Honoring the life of Dallas Willard


Dallas Willard died yesterday, at the age of 77. I think its important to honor the lDallas-Willardives of those who have left significant contributions, and he was without question one of those. A professor of philosophy for the last 40+ years at University of Southern California, Dallas Willard also emerged as one of the great minds of modern Christianity. He had a way of talking about familiar Christian concepts in a really unfamiliar way, and it drew in a whole generation of believers to think more deeply.

I was particularly drawn to the way he talked about the concept of the kingdom of God. This can be a very confusing and abstract concept, but Willard was able to bring it down to the level of everyday life. I just finished reading one of his books last week called Knowing Christ, and it he shared a number of quotes that were helpful about both the kingdom and the life of faith. I am attaching a few of my favorites below.

Also, its worth reading John Ortberg’s tribute to Dallas here. John is actually the one who introduced me to the writings of Dallas Willard, and his fondness for him clearly comes out in this well written article.

Some of my favorite quotes from Knowing Christ:

“To know Christ in the modern world is to know him in your world now. To know him in your world now is to live interactively with him right where you are in your daily activities. This is the spiritual life in Christ. He is, in fact, your contemporary, and he is now about his business of moving humanity along toward its destiny in this amazing universe. You don’t want to miss out on being a part—your part—of that great project. You want to be sure to take your life into his life, and in that way to find your life to be “eternal,” as God intended it.”

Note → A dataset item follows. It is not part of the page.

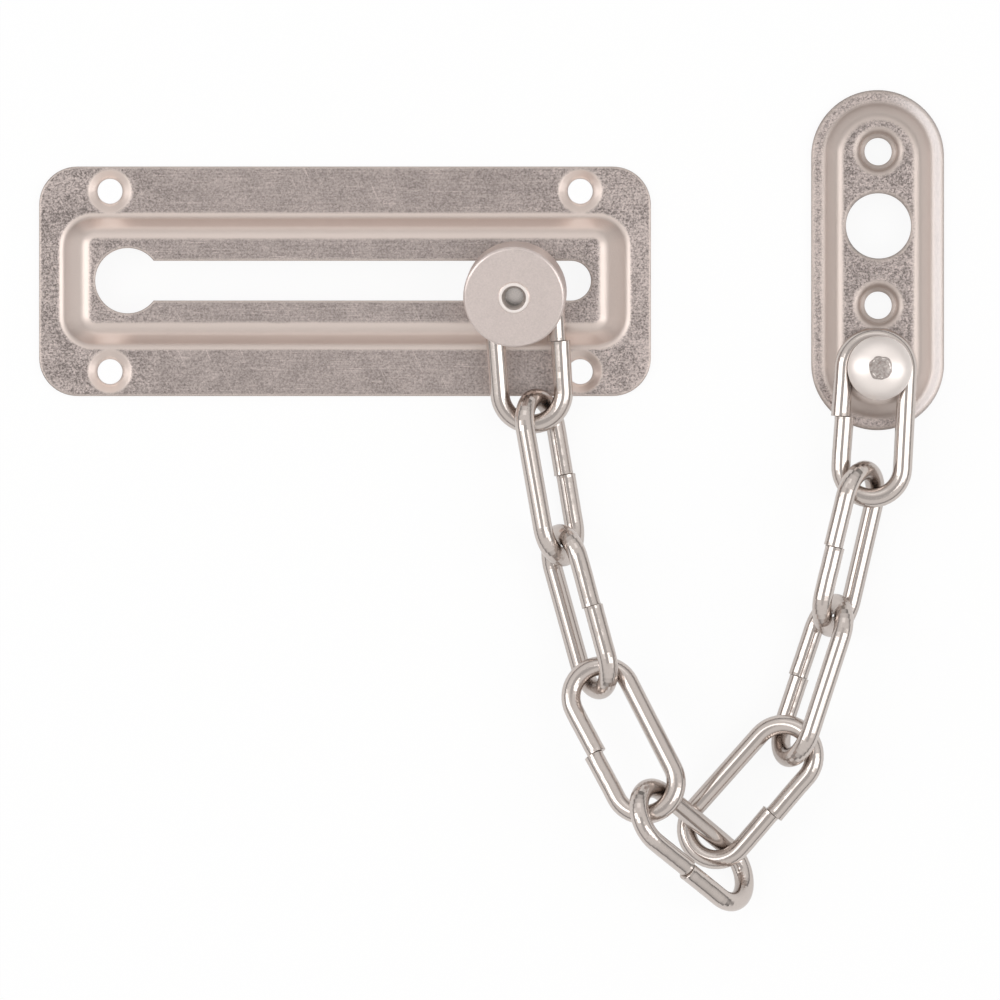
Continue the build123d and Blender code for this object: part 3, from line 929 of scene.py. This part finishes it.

“How are we to think about Jesus’s presence today? No doubt volumes could be written on that question, and have been. But the simple fact is that Jesus Christ is present in this world, the only world we have, and in many ways. His teachings, even mangled and broken, have an incredible power to disrupt human systems, including the ones that claim to own him. He is the misfit and thus is available to all who would seek him. His crucifixion and resurrection announce the end of human systems and stand in judgment over them. He is the man on the cross calling us to join him there. He makes himself available to individuals who hear of him and seek him. In many forms both inside and outside the church, with its traditions, symbolisms, and literature, he is simply here among us. He is in his people, but he does not allow himself to be boxed in by them. He calls to us by just being here in our midst. There is nothing like him. The people in the churches also have the option of finding him and following him into his kingdom, though that may rarely be what they are doing.”

“But how are we to enter into this interactive relationship of knowing Christ that is life with him in the kingdom of God? There are two preliminaries that must be observed if we are to enter the interactive life with Jesus Christ and, through him, with God. Humility: The first one is, very simply, we must humble ourselves and become like little children (Matt. 18:3–5). That means we must be turned around (“converted”) from the normal human attitude, the attitude that says we are in charge of our life and that we are quite competent and capable of managing it on our own. Little children, on the other hand, come to others for guidance and help and simply presume upon them for it. They have no other option, and they do not think they do—in spite of occasional outbursts of what in adults might be called “self-will.” Now, for many people, perhaps for most, that will simply be the end of the story. They are not going to humble themselves. That would be beneath their dignity. Or they may try to “negotiate a deal with God” in which they are still the ones in charge of their lives and just occasionally get at little help from him for some of their projects. It simply doesn’t work that way, however. They will never come to know the reality of the kingdom or the King if that remains their approach. Any efforts they make in such an approach will meet with a blank wall.”

“We can never understand the life of faith seen in scripture and in serious Christian living unless we drop the idea of faith as a “blind leap” and understand that faith is commitment to action, often beyond our natural abilities, based upon knowledge of God and God’s ways.”

“Faith, indeed, is not the same thing as knowledge, and it arises in many ways, often independently of knowledge. But it is possible, and a very good thing, to have knowledge of the same things we have faith in. Knowledge strengthens faith, sometimes by allowing us to grasp an item of faith in such a way that it also becomes an item of knowledge. Knowledge also can and often has laid a foundation for faith. We do often believe things because we have come to know them, and that is an ideal condition of belief. On the other hand, faith commonly acts as a framework and guide for the development and use of knowledge. Neither is complete without the other.”

How about you? Any favorite quotes from Dallas?